* _WHAT YOU HAVE TO DO_:
Only the lines from the one containing "# --- the whole" down to the one containing "if empty is" should be printed, exactly as they stand, ends included.

* _DATA SEGMENT_:
— Begin —

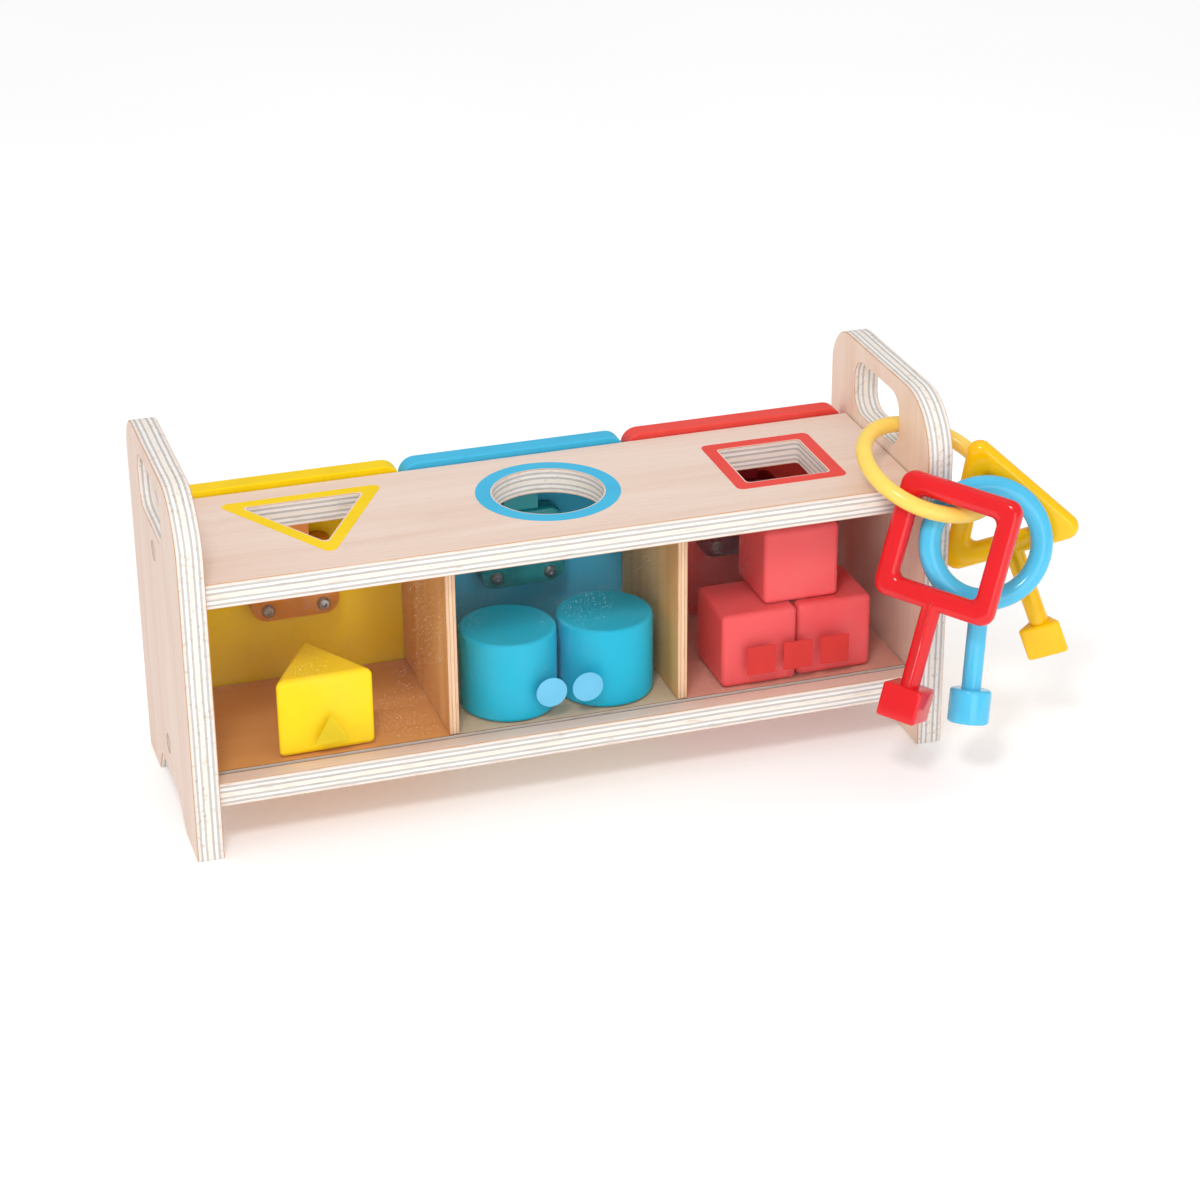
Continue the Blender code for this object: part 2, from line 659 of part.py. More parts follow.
def hand_frame_outlines(index):
    """Outer and inner outline of the triangular or square hand frame, in its X-Z plane."""
    if index == 0:
        reach = KEY_TRIANGLE / math.sqrt(3)
        grown = (reach + 2 * KEY_BAR, reach - 2 * KEY_BAR)
        return [rounded(polygon((0.0, 0.0), g, 3, math.pi / 2), r, 5) for g, r in zip(grown, KEY_TRIANGLE_R)]
    grown = (2 * (KEY_SQUARE + KEY_BAR), 2 * (KEY_SQUARE - KEY_BAR))
    return [rounded(square_outline(g), r, 5) for g, r in zip(grown, KEY_SQUARE_R)]


def frame_foot(index):
    """How far below the frame's centre its lowest bar's centre line runs."""
    if index == 1:
        return KEY_ROUND
    if index == 2:
        return KEY_SQUARE
    return KEY_TRIANGLE / (2 * math.sqrt(3))


def hand_frame(index, name, finish):
    """A key's hand frame: a round ring, or a flat loop with rounded bars."""
    bm = bmesh.new()
    if index == 1:
        torus(bm, KEY_ROUND, KEY_BAR, 40, 12, Matrix.Rotation(math.pi / 2, 4, "X"))
        return add_object(name, mesh_from(bm, name), finish)
    outer, inner = hand_frame_outlines(index)
    loops = []
    for outline in (outer, inner):
        for level in (-KEY_HALF_T, KEY_HALF_T):
            loops.append([bm.verts.new((a, level, b)) for a, b in outline])
    outer_near, outer_far, inner_near, inner_far = loops
    sides = ((outer_near, outer_far), (outer_far, inner_far), (inner_far, inner_near), (inner_near, outer_near))
    for k in range(len(outer)):
        j = (k + 1) % len(outer)
        for a, b in sides:
            bm.faces.new((a[k], a[j], b[j], b[k]))
    loop = add_object(name, mesh_from(bm, name), finish)
    break_edges(loop, KEY_BAR_EDGE, 3)
    return loop


def key(index):
    """One moulded key: hand frame, shaft and shaped bit in a single body."""
    colour = COLOURS[index]
    body = hand_frame(index, colour + "_key", colour + "_plastic")
    foot = frame_foot(index)
    tip = foot + KEY_BAR + KEY_SHAFT
    shaft = pin(colour + "_key_shaft", "Z", place(0, 0, 0), KEY_SHAFT_R, -tip - 0.001, -foot - 0.0008, 12)
    outline = key_section(index, KEY_BIT_W)
    bit = prism(colour + "_key_bit", outline, "Z", -tip - KEY_BIT_L, -tip)
    break_edges(bit, 0.0008, 2)
    centre, angles = KEY_POSES[colour]
    yaw, lean, spin = (math.radians(a) for a in angles)
    turn = Matrix.Rotation(yaw, 4, "Z") @ Matrix.Rotation(lean, 4, "X") @ Matrix.Rotation(spin, 4, "Y")
    for piece in (body, shaft, bit):
        piece.matrix_world = Matrix.Translation(centre) @ turn
    join(body, shaft)
    join(body, bit)
    return body


# --- the whole toy -------------------------------------------------------------
def place_origin():
    """Move everything so that the origin is the footprint's centre."""
    for obj in bpy.data.objects:
        if obj.parent is None:
            obj.matrix_world = Matrix.Translation(-ORIGIN) @ obj.matrix_world


def main():
    for obj in list(bpy.data.objects):
        bpy.data.objects.remove(obj, do_unlink=True)
    end_panel("left")
    end_panel("right")
    top_shelf()
    shelf("bottom_shelf", FLOOR_Z)
    dividers()
    window()
    frame_fasteners()
    hinge_rod()
    for index in range(3):
        door(index)
        lock_housing(index)
        lock_rotor(index)
        lock_bolt(index)
        lock_screws(index)
        key(index)
    blocks()
    key_ring()
    bpy.context.view_layer.update()
    place_origin()


main()
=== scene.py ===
"""Looks of the wooden shape sorter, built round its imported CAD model.

Metres, +Z up, in the CAD's own frame: the origin is on the table under the
centre of the whole footprint.
"""

import math

import bmesh
import bpy
from mathutils import Matrix, Vector


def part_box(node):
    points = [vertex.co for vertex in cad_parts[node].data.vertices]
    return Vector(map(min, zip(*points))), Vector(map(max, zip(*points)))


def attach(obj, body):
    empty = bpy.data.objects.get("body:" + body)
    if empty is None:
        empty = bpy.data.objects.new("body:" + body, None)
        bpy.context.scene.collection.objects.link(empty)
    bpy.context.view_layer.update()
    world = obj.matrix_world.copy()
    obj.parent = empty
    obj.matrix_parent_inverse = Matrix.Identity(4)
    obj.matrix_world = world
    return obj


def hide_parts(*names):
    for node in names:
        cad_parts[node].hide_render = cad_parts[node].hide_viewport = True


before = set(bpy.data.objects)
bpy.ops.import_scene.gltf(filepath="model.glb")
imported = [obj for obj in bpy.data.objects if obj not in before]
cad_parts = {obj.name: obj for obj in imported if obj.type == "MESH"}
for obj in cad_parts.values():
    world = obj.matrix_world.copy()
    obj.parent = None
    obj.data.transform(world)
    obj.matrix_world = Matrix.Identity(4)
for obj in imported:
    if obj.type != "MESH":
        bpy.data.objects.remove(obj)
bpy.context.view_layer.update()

# --- sizes taken from the frame --------------------------------------------
CASE_LOW = Vector(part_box("left_end_panel")[0])
SHELF_LOW, SHELF_HIGH = (Vector(corner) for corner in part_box("top_shelf"))
FLOOR_LOW, FLOOR_HIGH = (Vector(corner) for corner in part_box("bottom_shelf"))
WINDOW_LOW, WINDOW_HIGH = (Vector(corner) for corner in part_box("front_window"))
LEFT_X = CASE_LOW.x               # outer face of the left end panel
FRONT_Y = CASE_LOW.y              # front edges of the end panels

# --- sizes of what only scene.py makes (metres) -----------------------------
HOLE_PITCH = 0.0921               # openings of the top shelf, as in the CAD
HOLE_MID_X = 0.1519
HOLE_Y = 0.0458
TRIANGLE_SHIFT = 0.0009
TRIANGLE_Y = 0.0543
TRIANGLE_HOLE = 0.0469
ROUND_HOLE = 0.0216
SQUARE_HOLE = 0.0340
# corners of the painted borders: inner and outer outline
HOLE_CORNER_R = {"triangle": (0.0017, 0.0028), "square": (0.0018, 0.0028)}
BORDER_WIDTH = {"triangle": 0.0048, "round": 0.0058, "square": 0.0050}
BORDER_LIP = 0.0006               # bare wood left at the edge of an opening
FILM = 0.00012                    # thickness of a coat of printed ink

PRINT_Z = 0.0424                  # middle of the printed discs and squares
PRINT_TRIANGLE = (0.0558, 0.0395)  # middle of the printed triangle: across, up
PRINT_TRIANGLE_R = 0.0081         # middle to corner
PRINT_DISC_X = (0.1420, 0.1565)
PRINT_DISC_R = 0.0061
PRINT_SQUARE_X = (0.2276, 0.2429, 0.2582)
PRINT_SQUARE_HALF = 0.0060
PRINT_CORNER_R = {"triangle": 0.0006, "square": 0.0005}

PRISM_SIDE = 0.0385               # blocks
PRISM_TURN = math.radians(1.0)
CYLINDER_R = 0.0190
CUBE_HALF = 0.0155
BLOCK_EDGE = {"prism": 0.0024, "cylinder": 0.0016, "cube": 0.0022}

KEY_BAR = 0.0043                  # half width of a hand frame's bars
KEY_HALF_T = 0.0037
KEY_BAR_EDGE = 0.0033             # rounding of the bars
KEY_SQUARE = 0.0205               # half side of the square frame, to the bar's middle
KEY_SQUARE_R = (0.0055, 0.0028)   # outer and inner corners
KEY_TRIANGLE_R = (0.0050, 0.0020)
KEY_ROUND = 0.0218                # radius of the round frame
KEY_TRIANGLE = 0.0466             # side of the triangular frame, to the bar's middle
KEY_SHAFT = 0.0303
KEY_SHAFT_R = 0.0038
KEY_BIT_L = 0.0134
KEY_BIT_W = 0.0161
KEY_BIT_TRIANGLE = 1.16           # side of the triangular bit, in widths of the others
KEY_BIT_R = {"yellow": 0.0016, "red": 0.0014}
KEY_BIT_EDGE = 0.0012
SHAFT_INTO_BIT = 0.001            # overlaps that let the parts join into one body
SHAFT_INTO_FRAME = 0.0008         # how far below the bar's middle the shaft starts
KEY_POSES = {
    # frame centre from the left front corner of the case; turn, lean, spin
    "red": ((0.29004, -0.02079, 0.09554), (-45.41, -19.03, 6.48)),
    "blue": ((0.30806, -0.01565, 0.09267), (-12.45, -18.77, 7.14)),
    "yellow": ((0.32047, -0.00148, 0.09796), (-29.12, -2.12, -20.99)),
}
RING_CENTRE = (0.2939, 0.0089, 0.1155)
RING_NORMAL = Vector((0.222, -0.328, 0.918))
RING_R = 0.0265
RING_TUBE_R = 0.0032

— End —

* _WRITTEN ANSWER_:
# --- the whole toy -------------------------------------------------------------
def place_origin():
    """Move everything so that the origin is the footprint's centre."""
    for obj in bpy.data.objects:
        if obj.parent is None:
            obj.matrix_world = Matrix.Translation(-ORIGIN) @ obj.matrix_world


def main():
    for obj in list(bpy.data.objects):
        bpy.data.objects.remove(obj, do_unlink=True)
    end_panel("left")
    end_panel("right")
    top_shelf()
    shelf("bottom_shelf", FLOOR_Z)
    dividers()
    window()
    frame_fasteners()
    hinge_rod()
    for index in range(3):
        door(index)
        lock_housing(index)
        lock_rotor(index)
        lock_bolt(index)
        lock_screws(index)
        key(index)
    blocks()
    key_ring()
    bpy.context.view_layer.update()
    place_origin()


main()
=== scene.py ===
"""Looks of the wooden shape sorter, built round its imported CAD model.

Metres, +Z up, in the CAD's own frame: the origin is on the table under the
centre of the whole footprint.
"""

import math

import bmesh
import bpy
from mathutils import Matrix, Vector


def part_box(node):
    points = [vertex.co for vertex in cad_parts[node].data.vertices]
    return Vector(map(min, zip(*points))), Vector(map(max, zip(*points)))


def attach(obj, body):
    empty = bpy.data.objects.get("body:" + body)
    if empty is None:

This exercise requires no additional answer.